Defining the Victorian Sex Worker
It’s common knowledge that Jack the Ripper’s victims were sex workers, but that assumption may be wrong.
Historian Hallie Rubenhold says there is no definitive proof that three of the five canonical victims were sex workers.
It also depends on how we define “sex worker,” which is not as straightforward as you might think.
Two years ago, historian and author Hallie Rubenhold published The Five, a nonfiction book which contends that no hard evidence exists to prove that three of the five Whitechapel murder victims were prostitutes.

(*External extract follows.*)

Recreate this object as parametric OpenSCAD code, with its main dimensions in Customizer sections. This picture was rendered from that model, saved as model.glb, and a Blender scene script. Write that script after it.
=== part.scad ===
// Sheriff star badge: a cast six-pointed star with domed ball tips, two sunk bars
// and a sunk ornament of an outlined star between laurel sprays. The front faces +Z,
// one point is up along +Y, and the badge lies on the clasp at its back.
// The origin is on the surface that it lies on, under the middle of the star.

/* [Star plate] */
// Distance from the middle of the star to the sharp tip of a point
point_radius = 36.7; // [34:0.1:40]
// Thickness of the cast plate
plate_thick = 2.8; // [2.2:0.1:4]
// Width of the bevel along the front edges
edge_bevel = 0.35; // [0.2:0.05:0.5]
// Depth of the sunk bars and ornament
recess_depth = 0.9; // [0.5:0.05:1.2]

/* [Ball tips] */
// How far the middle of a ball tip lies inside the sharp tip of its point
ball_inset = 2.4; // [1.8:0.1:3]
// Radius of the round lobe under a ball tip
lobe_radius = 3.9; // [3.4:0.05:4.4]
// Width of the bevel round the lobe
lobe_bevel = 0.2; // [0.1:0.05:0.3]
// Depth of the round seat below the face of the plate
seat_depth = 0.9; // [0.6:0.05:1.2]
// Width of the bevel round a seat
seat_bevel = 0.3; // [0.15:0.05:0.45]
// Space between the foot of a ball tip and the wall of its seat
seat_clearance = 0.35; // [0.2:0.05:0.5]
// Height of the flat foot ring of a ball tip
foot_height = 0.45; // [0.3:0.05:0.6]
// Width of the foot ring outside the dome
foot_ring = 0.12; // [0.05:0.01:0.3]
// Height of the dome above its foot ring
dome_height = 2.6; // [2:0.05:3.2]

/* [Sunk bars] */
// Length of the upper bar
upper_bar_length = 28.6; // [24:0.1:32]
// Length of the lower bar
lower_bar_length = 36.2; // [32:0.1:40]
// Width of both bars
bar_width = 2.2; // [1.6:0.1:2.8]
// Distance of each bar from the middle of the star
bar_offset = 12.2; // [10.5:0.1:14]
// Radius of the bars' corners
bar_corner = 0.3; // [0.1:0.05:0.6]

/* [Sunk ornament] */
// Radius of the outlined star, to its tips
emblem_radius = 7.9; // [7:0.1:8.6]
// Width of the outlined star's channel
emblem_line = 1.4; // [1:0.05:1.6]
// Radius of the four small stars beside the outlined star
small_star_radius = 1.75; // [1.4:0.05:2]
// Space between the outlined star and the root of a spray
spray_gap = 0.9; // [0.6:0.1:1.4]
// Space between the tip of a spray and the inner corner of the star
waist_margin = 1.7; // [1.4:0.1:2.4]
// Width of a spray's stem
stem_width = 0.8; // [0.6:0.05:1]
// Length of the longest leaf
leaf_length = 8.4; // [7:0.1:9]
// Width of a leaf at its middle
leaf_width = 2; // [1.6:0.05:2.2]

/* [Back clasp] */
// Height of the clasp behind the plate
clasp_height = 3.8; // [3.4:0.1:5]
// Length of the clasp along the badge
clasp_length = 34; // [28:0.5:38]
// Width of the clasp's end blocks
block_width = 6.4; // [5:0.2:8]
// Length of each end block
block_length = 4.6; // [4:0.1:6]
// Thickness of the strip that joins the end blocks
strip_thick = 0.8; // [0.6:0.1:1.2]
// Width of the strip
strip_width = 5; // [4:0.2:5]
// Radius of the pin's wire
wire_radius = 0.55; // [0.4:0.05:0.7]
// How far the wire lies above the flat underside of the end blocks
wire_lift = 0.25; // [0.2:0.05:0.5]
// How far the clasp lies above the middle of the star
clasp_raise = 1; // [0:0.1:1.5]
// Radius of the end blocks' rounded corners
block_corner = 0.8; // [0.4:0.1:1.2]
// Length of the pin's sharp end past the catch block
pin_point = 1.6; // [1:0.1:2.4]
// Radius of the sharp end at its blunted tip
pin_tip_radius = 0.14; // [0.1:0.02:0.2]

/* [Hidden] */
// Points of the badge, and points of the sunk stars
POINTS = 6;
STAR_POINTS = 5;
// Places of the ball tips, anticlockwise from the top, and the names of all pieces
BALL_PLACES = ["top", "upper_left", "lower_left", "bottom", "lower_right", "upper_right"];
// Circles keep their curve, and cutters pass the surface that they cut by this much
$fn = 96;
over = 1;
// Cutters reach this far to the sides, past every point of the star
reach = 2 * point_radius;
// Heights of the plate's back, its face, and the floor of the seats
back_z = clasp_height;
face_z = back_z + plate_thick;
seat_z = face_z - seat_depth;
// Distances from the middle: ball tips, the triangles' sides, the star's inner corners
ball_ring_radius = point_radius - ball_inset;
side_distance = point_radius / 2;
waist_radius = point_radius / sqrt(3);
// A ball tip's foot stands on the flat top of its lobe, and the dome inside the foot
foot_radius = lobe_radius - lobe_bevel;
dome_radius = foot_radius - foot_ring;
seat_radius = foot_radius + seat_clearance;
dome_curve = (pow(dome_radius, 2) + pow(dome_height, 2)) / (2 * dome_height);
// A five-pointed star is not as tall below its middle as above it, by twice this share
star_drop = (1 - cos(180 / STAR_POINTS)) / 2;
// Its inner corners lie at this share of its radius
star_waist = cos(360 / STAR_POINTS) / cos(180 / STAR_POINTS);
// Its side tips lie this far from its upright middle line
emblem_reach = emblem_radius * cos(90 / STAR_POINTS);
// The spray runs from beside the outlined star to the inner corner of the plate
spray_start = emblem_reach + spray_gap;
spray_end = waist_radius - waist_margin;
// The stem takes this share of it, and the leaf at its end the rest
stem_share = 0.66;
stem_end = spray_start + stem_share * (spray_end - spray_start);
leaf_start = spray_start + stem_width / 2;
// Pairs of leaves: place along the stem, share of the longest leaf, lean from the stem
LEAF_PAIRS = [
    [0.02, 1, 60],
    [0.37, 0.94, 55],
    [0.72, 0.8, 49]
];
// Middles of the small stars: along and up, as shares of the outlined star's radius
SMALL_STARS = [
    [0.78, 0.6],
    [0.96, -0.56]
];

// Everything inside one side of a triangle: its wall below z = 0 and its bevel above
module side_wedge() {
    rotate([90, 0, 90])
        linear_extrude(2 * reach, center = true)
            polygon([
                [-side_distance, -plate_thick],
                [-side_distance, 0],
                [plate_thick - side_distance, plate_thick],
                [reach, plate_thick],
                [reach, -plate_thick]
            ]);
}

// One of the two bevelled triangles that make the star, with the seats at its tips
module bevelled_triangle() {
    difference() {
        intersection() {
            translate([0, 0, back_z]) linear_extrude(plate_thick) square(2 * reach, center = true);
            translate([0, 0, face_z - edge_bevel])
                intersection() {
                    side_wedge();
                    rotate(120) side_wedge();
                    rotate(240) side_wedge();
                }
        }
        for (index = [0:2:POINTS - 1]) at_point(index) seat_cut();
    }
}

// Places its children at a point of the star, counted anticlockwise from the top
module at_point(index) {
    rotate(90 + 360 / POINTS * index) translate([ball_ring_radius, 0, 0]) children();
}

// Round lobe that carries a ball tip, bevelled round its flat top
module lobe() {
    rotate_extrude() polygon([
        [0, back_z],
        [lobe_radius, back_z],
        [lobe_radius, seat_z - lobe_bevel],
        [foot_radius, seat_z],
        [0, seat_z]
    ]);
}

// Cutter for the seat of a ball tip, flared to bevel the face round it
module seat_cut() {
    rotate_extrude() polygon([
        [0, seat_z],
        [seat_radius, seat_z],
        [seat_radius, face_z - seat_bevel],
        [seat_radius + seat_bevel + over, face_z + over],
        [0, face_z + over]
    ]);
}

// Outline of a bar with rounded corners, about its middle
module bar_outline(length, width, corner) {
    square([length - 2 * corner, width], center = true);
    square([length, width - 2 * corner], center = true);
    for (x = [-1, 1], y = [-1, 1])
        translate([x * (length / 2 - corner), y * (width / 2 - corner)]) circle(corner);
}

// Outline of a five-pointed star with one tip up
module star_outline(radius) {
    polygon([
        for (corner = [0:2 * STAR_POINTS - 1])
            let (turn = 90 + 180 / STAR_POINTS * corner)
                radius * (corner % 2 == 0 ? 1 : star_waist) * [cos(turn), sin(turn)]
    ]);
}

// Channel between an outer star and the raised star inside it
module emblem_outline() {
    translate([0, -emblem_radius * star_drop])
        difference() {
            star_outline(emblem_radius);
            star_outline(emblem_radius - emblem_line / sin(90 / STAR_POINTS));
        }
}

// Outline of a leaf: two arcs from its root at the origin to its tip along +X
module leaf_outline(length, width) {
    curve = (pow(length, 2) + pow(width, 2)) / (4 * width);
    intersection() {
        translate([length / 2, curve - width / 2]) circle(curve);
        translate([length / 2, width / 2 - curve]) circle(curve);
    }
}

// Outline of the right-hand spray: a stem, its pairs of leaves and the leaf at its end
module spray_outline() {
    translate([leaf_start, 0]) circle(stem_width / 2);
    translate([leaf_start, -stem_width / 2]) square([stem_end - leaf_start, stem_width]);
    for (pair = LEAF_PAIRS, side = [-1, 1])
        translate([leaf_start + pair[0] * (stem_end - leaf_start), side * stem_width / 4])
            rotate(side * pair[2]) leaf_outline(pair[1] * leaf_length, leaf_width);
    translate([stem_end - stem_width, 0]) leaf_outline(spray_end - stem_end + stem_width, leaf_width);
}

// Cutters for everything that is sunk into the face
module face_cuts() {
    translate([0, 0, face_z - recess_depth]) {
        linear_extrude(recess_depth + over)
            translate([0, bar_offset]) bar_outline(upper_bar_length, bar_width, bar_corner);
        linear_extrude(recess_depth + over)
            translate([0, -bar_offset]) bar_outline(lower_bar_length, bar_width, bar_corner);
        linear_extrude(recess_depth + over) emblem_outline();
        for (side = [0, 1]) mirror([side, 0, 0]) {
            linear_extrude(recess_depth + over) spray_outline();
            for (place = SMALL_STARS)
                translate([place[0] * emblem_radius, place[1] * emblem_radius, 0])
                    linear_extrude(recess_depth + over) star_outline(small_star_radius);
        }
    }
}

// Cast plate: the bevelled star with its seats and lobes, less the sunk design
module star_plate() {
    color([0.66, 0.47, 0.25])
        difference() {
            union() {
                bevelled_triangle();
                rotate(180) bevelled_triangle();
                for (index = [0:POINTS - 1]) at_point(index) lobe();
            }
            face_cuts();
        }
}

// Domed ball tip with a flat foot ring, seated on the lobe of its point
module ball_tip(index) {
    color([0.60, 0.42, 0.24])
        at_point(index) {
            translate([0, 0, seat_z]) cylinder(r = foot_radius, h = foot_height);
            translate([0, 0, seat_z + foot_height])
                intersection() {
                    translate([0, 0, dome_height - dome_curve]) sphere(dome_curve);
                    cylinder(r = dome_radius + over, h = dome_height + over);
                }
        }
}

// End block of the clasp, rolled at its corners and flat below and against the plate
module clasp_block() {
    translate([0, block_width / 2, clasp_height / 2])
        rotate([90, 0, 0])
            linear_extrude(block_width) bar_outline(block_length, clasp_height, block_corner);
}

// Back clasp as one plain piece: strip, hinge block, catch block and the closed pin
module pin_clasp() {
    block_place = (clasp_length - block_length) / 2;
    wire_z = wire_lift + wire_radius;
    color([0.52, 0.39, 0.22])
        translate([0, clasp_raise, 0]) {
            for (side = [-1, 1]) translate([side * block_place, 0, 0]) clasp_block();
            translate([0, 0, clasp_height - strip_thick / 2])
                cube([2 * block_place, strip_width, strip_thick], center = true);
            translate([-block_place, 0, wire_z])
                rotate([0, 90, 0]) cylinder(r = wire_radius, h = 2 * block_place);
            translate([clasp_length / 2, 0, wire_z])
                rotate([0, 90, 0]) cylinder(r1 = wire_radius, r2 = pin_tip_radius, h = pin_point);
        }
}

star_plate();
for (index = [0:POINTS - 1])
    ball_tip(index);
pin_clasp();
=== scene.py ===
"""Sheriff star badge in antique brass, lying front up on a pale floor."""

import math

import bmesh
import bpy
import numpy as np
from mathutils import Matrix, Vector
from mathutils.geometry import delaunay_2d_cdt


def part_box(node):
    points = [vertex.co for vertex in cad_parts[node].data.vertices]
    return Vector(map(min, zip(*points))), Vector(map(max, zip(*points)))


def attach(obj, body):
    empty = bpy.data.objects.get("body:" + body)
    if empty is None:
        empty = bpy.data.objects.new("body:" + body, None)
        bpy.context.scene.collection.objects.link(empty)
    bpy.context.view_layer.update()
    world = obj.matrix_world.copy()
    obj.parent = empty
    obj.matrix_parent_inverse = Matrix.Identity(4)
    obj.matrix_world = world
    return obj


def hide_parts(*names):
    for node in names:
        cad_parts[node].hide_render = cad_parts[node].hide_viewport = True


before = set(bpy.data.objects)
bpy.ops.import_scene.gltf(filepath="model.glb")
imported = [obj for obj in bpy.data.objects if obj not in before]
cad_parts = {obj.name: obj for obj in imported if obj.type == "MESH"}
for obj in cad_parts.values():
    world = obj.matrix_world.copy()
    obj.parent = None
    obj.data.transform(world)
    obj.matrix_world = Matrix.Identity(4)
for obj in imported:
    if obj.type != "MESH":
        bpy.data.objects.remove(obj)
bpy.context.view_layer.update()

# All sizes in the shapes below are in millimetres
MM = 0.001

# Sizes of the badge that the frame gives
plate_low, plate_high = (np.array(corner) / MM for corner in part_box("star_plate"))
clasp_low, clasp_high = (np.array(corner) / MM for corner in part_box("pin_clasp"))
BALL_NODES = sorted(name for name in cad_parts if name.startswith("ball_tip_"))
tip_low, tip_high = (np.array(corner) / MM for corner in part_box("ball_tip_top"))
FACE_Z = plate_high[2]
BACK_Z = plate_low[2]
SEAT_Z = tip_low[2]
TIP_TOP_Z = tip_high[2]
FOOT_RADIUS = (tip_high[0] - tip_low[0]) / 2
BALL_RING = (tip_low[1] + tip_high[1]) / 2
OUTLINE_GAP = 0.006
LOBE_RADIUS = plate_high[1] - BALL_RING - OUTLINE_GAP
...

“Ripperologists”—historians and enthusiasts who study the murders perpetrated by Jack the Ripper—fulminated against Rubenhold’s assertions, cleaving to the long-held view that the Whitechapel victims were, in fact, sex workers. An inescapable question rears up in the midst of this debate: How do we define sex worker?
Marriage and Sex Work
First, we must consider the matrimonial context that informed Victorian notions of sex, propriety and independence. Under common law, coverture determined a woman’s subordinate role in marriage. As a feme covert, a “covered woman,” a wife had no independent rights. A married woman could not own property or execute contracts in her own name. Such dependence inevitably influenced the outcomes of separations.
Men who separated from their wives managed to retain their chosen vocations and “remarry.” (Divorce was not only taboo, it was expensive, thus eluding working class couples.) Women who separated from their husbands, by contrast, became “fallen women,” even when their husbands were guilty of abuse or infidelity. This stigma impeded a woman’s ability to secure respectable work and provide for herself.
The Dreaded Workhouse
Women in this predicament could pursue public assistance, provided they could prove “destitution,” that is, that their husbands had abandoned them. To prove destitution, these women had to submit to the dreaded workhouse, an institution where the poor could earn a place to sleep and eat through hard labor. Grim tales of abuse and squalor abound.
Jack London, the famous American author, spent some time in London workhouses at the dawn of the Edwardian era. He documented his grim tour of the East End in The People of the Abyss.
“I, for one, from what I know of canals and workhouses, should choose the canal, were I in a similar position,” said Jack London of Ellen Hughes Hunt, a 52-year-old woman who drowned herself in the Regent’s Canal to avoid the Islington Workhouse.
First Victim of Jack the Ripper
Mary Ann “Polly” Nichols, the first canonical victim of Jack the Ripper, faced the same workhouse conundrum when she split up with her husband, William Nichols. Thankfully, she managed to secure “outdoor relief,” which meant she was not required to reside on the premises. Meanwhile, William paid her her a weekly sum, as ordered by the parish. Eventually, William hired a private eye to prove Polly was living with another man, which forfeited her financial relief.
Polly subsequently alternated between living in workhouses and sleeping on the streets, leaving her, as with other female vagrants of the time, vulnerable to sexual violence. Many of these women resorted to accepting the sexual advances of male vagrants as a form of protection, which only reinforced the “fallen woman” stigma.
Were All “Fallen Women” Sex Workers?
Victorian society considered any woman who lived outside of matrimonial convention a “fallen woman.” Married women living alone and sex workers fell under that umbrella. The term “fallen woman” described a broad experience, as did sex work.
Some women, like the fifth and final canonical victim, Mary Jane Kelly (prior to her move to the East End), worked in a brothel. Such women derived all of their income from sex work. Some were hard-pressed vagrants. Others were kept by wealthy men. Some women were trafficked. Others periodically supplemented their chief forms of income with sex work. Some fell into it out of desperation.
The Stigma of Sex Work
Henry Mayhew, the renowned Victorian journalist who shone a light on the plight of London’s working class, interviewed a girl driven by such desperation. She lived with her father, a dock laborer and the breadwinner until he broke his arm. The accident rendered him unable to perform manual labor. The girl felt an elevated pressure to provide. She divulged the following to Mayhew:
“I tried everywhere to get employment, and I couldn’t. I ain’t very good with my needle at fine needlework, and the slopsellers won’t have me. I would have slaved for them though…I feel very miserable for what I’ve done, but I was driven to it…”
In looking back at the Victorian era, we tend to answer the original question, “How do we define sex worker?,” in binary fashion: Someone either was or wasn’t a sex worker. But such an answer renders an implied moralistic judgment: Once a sex worker, always a sex worker.
If a woman supplemented factory work with seamstressing, for example, we wouldn’t insist on labeling her a seamstress. Sex work, in other words, left an indelible stain.
While not inherently inaccurate, insisting that the Whitechapel victims were prostitutes misses the forest for the trees. Sex work, in its many permutations, was often a function of something much larger: patriarchal systems that disproportionately punished women for running afoul of matrimonial convention.